The CEO of the North West Simon Community, Noel Daly, says that the upcoming Budget 2024 must plan to end homelessness by the end of the decade.
Noel Daly made the plea to Government, after another month of record homelessness figures were recorded during the week, with a total of 12,691 people accessing emergency accomodation in the month of August.
166 people were in emergency accomodation in the North West in that period, including 44 children.
Figures from the North West Simon Community also state that homelessness figures in the region are up 93% from when the Government announced its “Housing for All” plan in September of 2021, just two years ago.
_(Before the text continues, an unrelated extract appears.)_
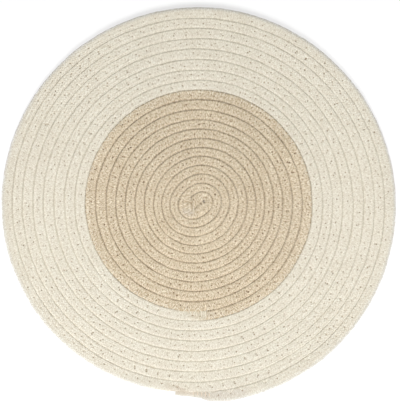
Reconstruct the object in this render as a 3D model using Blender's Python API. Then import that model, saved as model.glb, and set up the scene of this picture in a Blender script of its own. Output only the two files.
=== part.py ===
"""Round placemat coiled from braided cotton rope, lying flat.

Two ropes make it. The beige one starts in the middle and winds outward, clockwise as seen from above.
The cream one is butted to its end, goes on around it and ends at the rim in a thin tapered tail.
Neighbouring turns meet along one spiral seam line, and each keeps half of the seam gap from it.
Metres, +Z up, the underside at z = 0 and the middle of the mat at the origin.
"""

from math import cos, pi, radians, sin, sqrt

import bmesh
import bpy
from mathutils import Vector

MM = 0.001

# Rope section
ROPE_HEIGHT = 6.0 * MM
FLAT_SHARE = 0.55  # share of the width that is level, above and below
SIDE_SHARE = 0.36  # share of the height that is upright, at each side
SEAM_GAP = 0.3 * MM  # between neighbouring turns, and at the butt joint

# Places along the rope, in turns counted from the middle; whole turns lie on the -Y side
CUT_TURN = 8.5 / 24
COLOUR_TURN = 11.991
END_TURN = 20.02
POLE = (0.75 * MM, 1.3 * MM)
POLE_RADIUS = 7.2 * MM  # of the seam line, wound back to turn 0

# The seam line as it winds outward, with straight lines between the rows. The pitch is the step from
# one turn to the next. The turns are not quite round: they lie a little to the left, are wider than
# they are deep, the inner ones are stretched towards the lower left, and all are faintly cornered.
SEAM_COLUMNS = ("turn", "pitch", "left", "wide", "skew", "cornered")
SEAM_ROWS = (
    (0.0, 8.35 * MM, 1.55 * MM, 1.15 * MM, 1.60 * MM, 0.35 * MM),
    (1.5, 8.35 * MM, 1.55 * MM, 1.15 * MM, 1.60 * MM, 0.35 * MM),
    (2.5, 8.35 * MM, 1.55 * MM, 0.45 * MM, 1.45 * MM, 0.25 * MM),
    (4.5, 8.55 * MM, 1.10 * MM, 0.10 * MM, 0.85 * MM, 0.10 * MM),
    (6.5, 9.00 * MM, 1.70 * MM, 0.25 * MM, 0.95 * MM, 0.15 * MM),
    (8.5, 9.00 * MM, 2.50 * MM, 0.15 * MM, 0.40 * MM, 0.05 * MM),
    (9.5, 10.0 * MM, 2.70 * MM, 0.00 * MM, 0.30 * MM, 0.00 * MM),
    (10.5, 9.70 * MM, 2.90 * MM, 0.05 * MM, 0.35 * MM, 0.05 * MM),
    (11.5, 9.30 * MM, 3.10 * MM, 0.25 * MM, 0.55 * MM, 0.10 * MM),
    (12.5, 9.80 * MM, 3.20 * MM, 0.65 * MM, 0.35 * MM, 0.20 * MM),
    (15.5, 10.15 * MM, 3.70 * MM, 0.65 * MM, 0.00 * MM, 0.45 * MM),
    (18.0, 9.85 * MM, 3.45 * MM, 0.80 * MM, 0.20 * MM, 0.45 * MM),
    (21.0, 10.1 * MM, 3.30 * MM, 0.90 * MM, 0.10 * MM, 0.40 * MM),
)

# Inner side of the rope along its first turn, from the pole. The cut end lies in the middle; the rope
# runs from it to the upper right, turns back along a slanting crease and bends wide around the cut.
START_COLUMNS = ("turn", "x", "y")
START_ROWS = (
    (CUT_TURN, -5.3 * MM, -6.8 * MM),
    (0.42, -3.15 * MM, -4.25 * MM),
    (0.50, -1.0 * MM, -1.7 * MM),
    (0.58, 1.6 * MM, -0.15 * MM),
    (0.66, 4.2 * MM, 1.4 * MM),
    (0.75, 5.0 * MM, 1.5 * MM),
    (0.83, 4.37 * MM, 1.3 * MM),
    (0.90, 1.8 * MM, -0.03 * MM),
    (0.96, -1.0 * MM, -1.7 * MM),
    (1.02, -2.9 * MM, -3.95 * MM),
    (1.07, -4.8 * MM, -6.2 * MM),
    (1.12, -5.9 * MM, -7.3 * MM),
    (1.17, -5.7 * MM, -5.8 * MM),
    (1.22, -6.2 * MM, -2.9 * MM),
    (1.28, -6.8 * MM, 1.0 * MM),
)

# The rim: nothing presses on the last turn from outside, so it swells past the even pitch, most of all
# on its way to the tail
RIM_COLUMNS = ("turn", "swell")
RIM_ROWS = (
    (END_TURN - 1, 0.0 * MM),
    (19.045, 1.0 * MM),
    (19.20, 0.9 * MM),
    (19.30, 0.6 * MM),
    (19.60, 0.7 * MM),
    (19.75, 1.0 * MM),
    (19.88, 1.8 * MM),
    (END_TURN, 1.7 * MM),
)

# The tail: share of the rope's full width along its last stretch
TAIL_COLUMNS = ("turn", "share")
TAIL_ROWS = (
    (19.975, 1.00),
    (19.988, 0.86),
    (19.994, 0.74),
    (20.000, 0.50),
    (20.007, 0.38),
    (END_TURN, 0.32),
)

# Sections around one turn
INNER_STEPS = 24
OUTER_STEPS = 48
FINE_TURN = 6.0  # from here on the turns are long enough for the finer steps

BEIGE = (0.64, 0.54, 0.39)
CREAM = (0.77, 0.72, 0.60)
COTTON_ROUGHNESS = 0.95
SHARP_ANGLE = radians(60)


def clearScene():
    for old in list(bpy.data.objects):
        bpy.data.objects.remove(old, do_unlink=True)


def blend(rows, turn, column):
    """The value of one column at this turn, on the straight line between its two rows."""
    if turn <= rows[0][0]:
        return rows[0][column]
    for low, high in zip(rows, rows[1:]):
        if turn <= high[0]:
            share = (turn - low[0]) / (high[0] - low[0])
            return low[column] + (high[column] - low[column]) * share
    return rows[-1][column]


def seamValue(turn, name):
    return blend(SEAM_ROWS, turn, SEAM_COLUMNS.index(name))


def woundPitch(turn):
    """The pitch added up from turn 0 to this turn."""
    total = 0.0
    for low, high in zip(SEAM_ROWS, SEAM_ROWS[1:]):
        if turn <= low[0]:
            break
        end = min(turn, high[0])
        total += seamValue((low[0] + end) / 2, "pitch") * (end - low[0])
    return total


def seamPoint(turn):
    """A point of the seam line, which winds clockwise as seen from above."""
    angle = 2 * pi * turn
    radius = POLE_RADIUS + woundPitch(turn)
    radius += seamValue(turn, "left") * sin(angle)
    radius -= seamValue(turn, "wide") * cos(2 * angle)
    radius += seamValue(turn, "skew") * sin(2 * angle)
    radius -= seamValue(turn, "cornered") * cos(3 * angle)
    return Vector((POLE[0] - radius * sin(angle), POLE[1] - radius * cos(angle)))


def innerPoint(turn):
    """The seam line on the rope's inner side: that of the turn before, or the folded start's own."""
    if turn >= CUT_TURN + 1:
        return seamPoint(turn - 1)
    rows = (*START_ROWS, (CUT_TURN + 1, *(seamPoint(CUT_TURN) - Vector(POLE))))
    return Vector(POLE) + Vector((blend(rows, turn, 1), blend(rows, turn, 2)))


def outerPoint(turn):
    """The seam line on the rope's outer side, or the rim past it on the last turn."""
    seam = seamPoint(turn)
    return seam + (seam - Vector(POLE)).normalized() * blend(RIM_ROWS, turn, 1)


def turnsAlong(start, end):
    """The turns at which the rope gets a section, on the same rays in each turn, plus its own ends."""
    turns = [row[0] for row in TAIL_ROWS]
    for count, low, high in ((INNER_STEPS, 0, FINE_TURN), (OUTER_STEPS, FINE_TURN, END_TURN)):
        turns += [step / count for step in range(round(low * count), int(high * count) + 1)]
    near = 0.2 / OUTER_STEPS
    between = sorted(turn for turn in set(turns) if start + near < turn < end - near)
    return [start, *between, end]


def sectionCorners(width, height):
    """Corners of the rope's outline, a flattened round, as (outward, up) from the middle of its foot."""
    side = width / 2
    level = side * FLAT_SHARE
    low = height * (1 - SIDE_SHARE) / 2
    right = ((level, 0), (side, low), (side, height - low), (level, height))
    return [*right, *((-x, y) for x, y in reversed(right))]


def makeSection(shape, turn):
    """Adds the rope's outline at this turn, between the seam lines on its two sides."""
    inner = innerPoint(turn)
    share = blend(TAIL_ROWS, turn, 1)
    across = (outerPoint(turn) - inner) * share
    middle = inner + across / 2
    outward = across.normalized()
    corners = sectionCorners(across.length - SEAM_GAP, ROPE_HEIGHT * sqrt(share))
    return [shape.verts.new((*(middle + outward * out), up)) for out, up in corners]


def makeMaterial(name, colour):
    material = bpy.data.materials.new(name)
    material.use_nodes = True
    shader = material.node_tree.nodes["Principled BSDF"]
    shader.inputs["Base Color"].default_value = (*colour, 1)
    shader.inputs["Roughness"].default_value = COTTON_ROUGHNESS
    shader.inputs["Metallic"].default_value = 0
    return material


def makeRope(name, start, end, colour, collection):
    """Lofts the rope through its sections: its height stays even while its width follows the turns."""
    shape = bmesh.new()
    rings = [makeSection(shape, turn) for turn in turnsAlong(start, end)]
    for ring, following in zip(rings, rings[1:]):
        for corner in range(len(ring)):
            beside = (corner + 1) % len(ring)
            shape.faces.new((ring[corner], ring[beside], following[beside], following[corner]))
    shape.faces.new(reversed(rings[0]))
    shape.faces.new(rings[-1])
    bmesh.ops.recalc_face_normals(shape, faces=shape.faces)
    mesh = bpy.data.meshes.new(name)
    shape.to_mesh(mesh)
    shape.free()
    mesh.shade_smooth()
    mesh.set_sharp_from_angle(angle=SHARP_ANGLE)
    mesh.materials.append(makeMaterial(name, colour))
    rope = bpy.data.objects.new(name, mesh)
    collection.objects.link(rope)
    return rope


def main():
    clearScene()
    mat = bpy.data.collections.new("coiled_rope_placemat")
    bpy.context.scene.collection.children.link(mat)
    joint_radius = (seamPoint(COLOUR_TURN) - Vector(POLE)).length
    half_gap = SEAM_GAP / 2 / (2 * pi * joint_radius)
    makeRope("inner_rope_coil", CUT_TURN, COLOUR_TURN - half_gap, BEIGE, mat)
    makeRope("outer_rope_coil", COLOUR_TURN + half_gap, END_TURN, CREAM, mat)


main()
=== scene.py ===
# Round placemat of coiled cotton rope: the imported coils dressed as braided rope, sewn turn to turn.
from math import pi, radians

import bpy
import numpy as np
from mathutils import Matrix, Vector
from mathutils.bvhtree import BVHTree


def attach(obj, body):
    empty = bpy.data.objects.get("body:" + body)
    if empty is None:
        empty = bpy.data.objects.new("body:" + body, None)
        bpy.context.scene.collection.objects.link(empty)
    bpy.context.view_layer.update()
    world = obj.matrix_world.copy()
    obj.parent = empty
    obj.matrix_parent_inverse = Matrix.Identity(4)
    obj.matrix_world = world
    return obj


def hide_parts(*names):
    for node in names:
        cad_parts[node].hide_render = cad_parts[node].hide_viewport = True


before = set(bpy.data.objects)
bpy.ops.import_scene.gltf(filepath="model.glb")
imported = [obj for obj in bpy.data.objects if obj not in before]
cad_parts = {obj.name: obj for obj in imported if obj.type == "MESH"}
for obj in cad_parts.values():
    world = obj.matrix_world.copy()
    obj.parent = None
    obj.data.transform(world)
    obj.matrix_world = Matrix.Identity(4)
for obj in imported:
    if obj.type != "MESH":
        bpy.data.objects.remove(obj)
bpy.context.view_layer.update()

mm = 0.001

# The spiral seam line that neighbouring turns share, as the solids have it
spiral = {
    "pole": (0.75 * mm, 1.3 * mm),
    "poleRadius": 7.2 * mm,  # of the seam line, wound back to turn 0
    "cutTurn": 8.5 / 24,  # where the rope starts; whole turns lie on the -Y side
    "colourTurn": 11.991,
    "endTurn": 20.02,
    "freeTurns": 0.03,  # over these the last turn's outer side becomes round, past the tail's end
    "wobble": 0.19 * mm,  # the seams waver by hand sewing
}
seamColumns = ("turn", "pitch", "left", "wide", "skew", "cornered")
seamRows = (
    (0.0, 8.35, 1.55, 1.15, 1.60, 0.35),
    (1.5, 8.35, 1.55, 1.15, 1.60, 0.35),
    (2.5, 8.35, 1.55, 0.45, 1.45, 0.25),
    (4.5, 8.55, 1.10, 0.10, 0.85, 0.10),
    (6.5, 9.00, 1.70, 0.25, 0.95, 0.15),
    (8.5, 9.00, 2.50, 0.15, 0.40, 0.05),
    (9.5, 10.0, 2.70, 0.00, 0.30, 0.00),
    (10.5, 9.70, 2.90, 0.05, 0.35, 0.05),
    (11.5, 9.30, 3.10, 0.25, 0.55, 0.10),
    (12.5, 9.80, 3.20, 0.65, 0.35, 0.20),
    (15.5, 10.15, 3.70, 0.65, 0.00, 0.45),
    (18.0, 9.85, 3.45, 0.80, 0.20, 0.45),
    (21.0, 10.1, 3.30, 0.90, 0.10, 0.40),
)
# inner side of the rope along its first turn, in mm from the pole
startRows = (
    (8.5 / 24, -5.3, -6.8),
    (0.42, -3.15, -4.25),
    (0.50, -1.0, -1.7),
    (0.58, 1.6, -0.15),
    (0.66, 4.2, 1.4),
    (0.75, 5.0, 1.5),
    (0.83, 4.37, 1.3),
    (0.90, 1.8, -0.03),
    (0.96, -1.0, -1.7),
    (1.02, -2.9, -3.95),
    (1.07, -4.8, -6.2),
    (1.12, -5.9, -7.3),
    (1.17, -5.7, -5.8),
    (1.22, -6.2, -2.9),
    (1.28, -6.8, 1.0),
)
tailRows = ((19.975, 1.0), (19.988, 0.86), (19.994, 0.74), (20.0, 0.50), (20.007, 0.38), (20.02, 0.32))
# nothing presses on the last turn from outside: turn, and swell in mm
rimRows = (
    (19.02, 0.0), (19.045, 1.0), (19.20, 0.9), (19.30, 0.6),
    (19.60, 0.7), (19.75, 1.0), (19.88, 1.8), (20.02, 1.7),
)
pole = np.array(spiral["pole"])


def smoothNoise(places, step, seed):
    knots = np.random.default_rng(seed).uniform(-1, 1, 4096)
    at = np.asarray(places) / step
    low = np.floor(at).astype(int)
    ease = at - low
    ease = ease * ease * (3 - 2 * ease)
    return knots[low % 4096] * (1 - ease) + knots[(low + 1) % 4096] * ease


def rowValue(turns, rows, column=1):
    return np.interp(turns, [row[0] for row in rows], [row[column] for row in rows])


def seamValue(turns, name):
    return rowValue(turns, seamRows, seamColumns.index(name)) * mm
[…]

Daly has also re-emphasised that these Government figures also don’t paint the whole picture:
“Monthly Homeless Reports published by the Government relate only to individuals and families provided with emergency accommodation by the Local Authorities. They do not include households frequently described as the ‘hidden homeless’. People and families sleeping rough, living in cars and tents, sofa surfing, escaping domestic violence in refuges, sharing with parents, family, and friends, and/or living in houses unfit for habitation, and those who did not apply or were refused emergency accommodation. Regardless of any reservations we may have about how homelessness is measured the statistics point clearly to a major crisis”.
Noel Daly has called on the Government to “…demonstrate that the Government is clearly prioritising the objective of ending homelessness by 2030” that was promised in the Housing for All plan two years ago, by delivering “significant investment in measures to achieve the prevention of homelessness through increased funding to ensure support services are maintained and enhanced and that the State quickly moves to ensure a minimum of 15,000 social are built homes each year until the crisis is finally ended.”